Here's a little more info about the relationship between the proximal gradient method and the projected gradient method. The projected gradient method for minimizing $f(x)$ subject to the constraint that $x \in C$, is just the special case of the proximal gradient method where $g$ is the convex indicator function of $C$: $$ g(x) = \begin{cases} 0 & \quad \text{if } x \in C \\ \infty & \quad \text{otherwise.} \end{cases} $$ With this choice of $g$, the proximal operator of $g$ is given by the formula $$ \operatorname{prox}_{tg}(x) = \Pi_C(x) = \text{projection of $x$ onto $C$}. $$ (I'm assuming that $C$ is a closed convex set.)

2
On

As noted in the comments, this answer does not give an exact solution.

Using an extra variable $t_i$, which is used to model $f_i(w)$, the problem can be represented as a quadratically constrained quadratic optimization problem (QCQP): $$ \begin{align*} \min \quad & t_i^2 \\ \mathrm{s.t.} \quad & t_i \geq w^T A_i w - z_i \\ & \sum w_i = 1 \\ & w \geq 0 \end{align*} $$ You may wonder why the first constraint uses "$\geq$" instead of "$=$". The reason is that it ensures convexity (given two feasible solutions, the line segment between those solutions is also feasible). However, as noted in the comments, the formulation is not equivalent.

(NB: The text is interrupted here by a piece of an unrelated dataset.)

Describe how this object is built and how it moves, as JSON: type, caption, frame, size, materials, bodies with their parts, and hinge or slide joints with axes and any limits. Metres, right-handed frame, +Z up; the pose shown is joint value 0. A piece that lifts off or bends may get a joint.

The advantage of writing this problem as a QCQP is that there is a plethora of algorithms to solve it. I will focus on interior point methods, which find the (globally) optimal solution in 40-60 iterations independent of the size of your problem. Matlab has quadprog. Commercial software like CPLEX, Mosek, Gurobi has bindings for many languages, including Matlab and Python. QCQP is a special case of convex optimization, so in Python you could use scipy.optimize.